Reprieve for Welsh badgers

Posted on the 2nd June 2011

A cull of badgers in Pembrokeshire, which was a cherished policy of the former Welsh Assembly Rural Affairs Minister Elin Jones, appears to have been scrapped by her Labour Party successor. New Environment Minister, John Griffiths, has announced another review into the science behind the proposed slaughter. It will be led by the chief scientific advisor for Wales, Professor John Harries.

Ms Jones avidly promoted a government-led cull of badgers. It was claimed that it would help eradicate bovine TB, even though the science does not support such a cull. A decade-long study, costing £35m, by the Independent Scientific Group on Cattle TB (ISG), concluded that badger culling could not ‘meaningfully contribute’ to the control of the disease because it displaces the badgers, spreading the disease over a wider area.

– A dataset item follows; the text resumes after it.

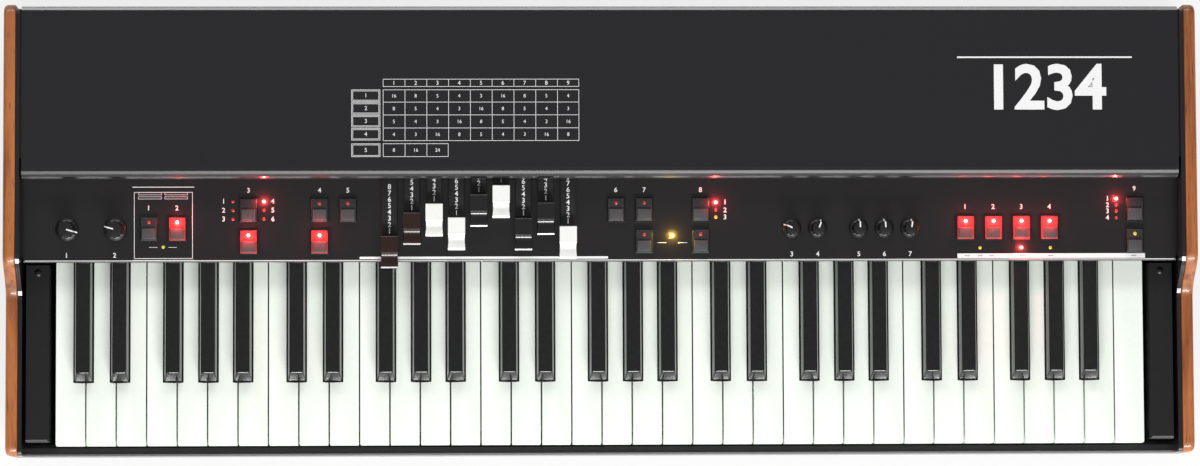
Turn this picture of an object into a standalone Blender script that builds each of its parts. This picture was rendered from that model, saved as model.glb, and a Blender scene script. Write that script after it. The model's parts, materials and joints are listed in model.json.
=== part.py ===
"""Electronic organ: a 61-note keyboard, nine drawbars, knobs and buttons in a steel and wood case.

Metres, +Z up, X to the player's right, the player at -Y. The origin is on the table under the case's middle.
"""

import math

import bmesh
import bpy
from mathutils import Matrix, Vector

# Fits and stock
GAP = 0.0003
STEEL = 0.0015
BOARD = 0.0016

# Keyboard: a white octave spans seven pitches
OCTAVES = 5
KEY_PITCH = 0.0235
KEY_GAP = 0.0010
KEY_DIP = 0.0100
WHITE_LIP_HEIGHT = 0.0190
WHITE_LIP = 0.0040
WHITE_BODY = 0.0110
WHITE_ROUND = 0.0020
VISIBLE_LENGTH = 0.1410
PIVOT_SETBACK = 0.2000
BAR_DEPTH = 0.0120
BLACK_BASE = 0.0144
BLACK_TOP = 0.0105
BLACK_RISE = 0.0115
BLACK_ROUND = 0.0010
BLACK_SETBACK = 0.0497
BLACK_NOSE = 0.0061
BLACK_DIP_DEGREES = 3.2
BLACK_CLEARANCE = 0.0008
# each black key: the white key it follows, and its offset from the joint between the whites
BLACK_PLACES = ((0, -0.0016), (1, 0.0030), (3, -0.0030), (4, 0.0007), (5, 0.0040))

# Case
FOOT_HEIGHT = 0.0080
FOOT_RADIUS = 0.0110
FOOT_INSET = 0.0450
KEYBED_HEIGHT = 0.0519
RAIL_DEPTH = 0.0063
RAIL_DROP = 0.0160
RAIL_GAP = 0.0012
END_BLOCK_GAP = 0.0042
END_BLOCK_WIDTH = 0.0183
END_BLOCK_RISE = 0.0015
END_BLOCK_CHAMFER = 0.0020
PLATE_GAP = 0.0025
PLATE = 0.0030
PLATE_PROUD = 0.0015
CHEEK = 0.0092
CHEEK_PROUD = 0.0030
CHEEK_FRONT_RISE = 0.0120
CHEEK_ROUND = 0.0035
STEP_LENGTH = 0.0330
STEP_START = 0.0047
CORNER = 0.0080
LEDGE = 0.0100

# Hood and control panel
PANEL_SLOPE = math.radians(3.5)
PANEL_DEPTH = 0.0635
PANEL_HEM = 0.0022
PANEL_SHELF = 0.0820
PANEL_BACK_GAP = 0.0012
HOOD_RISE = 0.0176
HOOD_FALL = 0.0015
HOOD_DEPTH = 0.1330
HOOD_BULLNOSE = 0.0080
HOOD_FLANGE = 0.0120

# Controls, laid out along the panel as shares of its half width and up it from its front edge
ROW_REAR = 0.0401
ROW_MIDDLE = 0.0257
ROW_FRONT = 0.0156
BUTTON_PITCH = 0.0218
BUTTON_WIDTH = 0.0128
BUTTON_LENGTH = 0.0178
BUTTON_RISE = 0.0030
BUTTON_PAD = 0.0014
BUTTON_PAD_LENGTH = 0.0098
BUTTON_TRAVEL = 0.0010
BUTTON_FLANGE = 0.0009
SWITCH = 0.0100
SWITCH_HEIGHT = 0.0035
LARGE_KNOB_RADIUS = 0.0090
SMALL_KNOB_RADIUS = 0.0075
KNOB_HEIGHT = 0.0150
KNOB_LIFT = 0.0006
KNOB_SPINDLE = 0.0030
KNOB_SIDES = 20
POT = 0.0110

# Drawbars
DRAWBAR_COUNT = 9
DRAWBAR_PITCH = 0.01725
DRAWBAR_AT = -0.2136
DRAWBAR_TRAVEL = 0.0390
DRAWBAR_IN = 0.0592
DRAWBAR_POSITIONS = (8.0, 4.3, 2.9, 5.1, 1.45, 0.0, 5.2, 2.75, 6.5)
DRAWBAR_COLOURS = ("brown", "brown", "white", "white", "black", "white", "black", "black", "white")
CAP_WIDTH = 0.0132
CAP_LENGTH = 0.0254
CAP_HEIGHT = 0.0110
CAP_LIFT = 0.0012
STEM_WIDTH = 0.0120
STEM_THICKNESS = 0.0030
STEM_LIFT = 0.0022
STEM_LENGTH = 0.0800
BLOCK_LENGTH = 0.0650
BLOCK_WALL = 0.0014

# Boards and switch inside and behind
MAIN_BOARD_SIZE = (0.2400, 0.0900)
MAIN_BOARD_AT = -0.4700
STAND_OFF = 0.0070
SOCKET = 0.0140
ROCKER_WIDTH = 0.0092
ROCKER_HEIGHT = 0.0136
ROCKER_DEPTH = 0.0060
ROCKER_TILT = math.radians(8.0)
ROCKER_AT = -0.8780
ROCKER_GAP = 0.0007

# Places that follow from the sizes above
WHITE_COUNT = 7 * OCTAVES + 1
KEYBOARD_HALF = WHITE_COUNT * KEY_PITCH / 2
BLOCK_INNER = KEYBOARD_HALF + END_BLOCK_GAP
PLATE_INNER = BLOCK_INNER + END_BLOCK_WIDTH + PLATE_GAP
PLATE_OUTER = PLATE_INNER + PLATE
CHEEK_INNER = PLATE_OUTER + GAP
PANEL_HALF = PLATE_INNER - PANEL_BACK_GAP
CASE_DEPTH = RAIL_DEPTH + RAIL_GAP + VISIBLE_LENGTH + PANEL_DEPTH + HOOD_DEPTH + CHEEK_PROUD / 2
FRONT_Y = -CASE_DEPTH / 2
KEY_FRONT_Y = FRONT_Y + RAIL_DEPTH + RAIL_GAP
PIVOT_Y = KEY_FRONT_Y + PIVOT_SETBACK
PANEL_Y = KEY_FRONT_Y + VISIBLE_LENGTH
HOOD_Y = PANEL_Y + PANEL_DEPTH
HOOD_REAR_Y = HOOD_Y + HOOD_DEPTH
REAR_Y = HOOD_REAR_Y - STEEL - GAP
FLOOR_Z = FOOT_HEIGHT + GAP
INSIDE_Z = FLOOR_Z + STEEL + GAP
KEY_TOP_Z = INSIDE_Z + KEYBED_HEIGHT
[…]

A substantial majority of the public opposed slaughtering badgers in two consultations, while the first cull Order for Wales failed on legal grounds in July 2010.

The Badger Trust noted in a recent public statement: ‘If the proposed cull were permitted, it would have no significant impact on the control of bTB in the Intensive Action Area. In fact, the improved testing and cattle controls that have already been implemented in Wales are showing improvements without a single badger having been killed.’

As a result of these controls, the number of cows being slaughtered due to TB has fallen by more than 50 per cent since the beginning of 2010.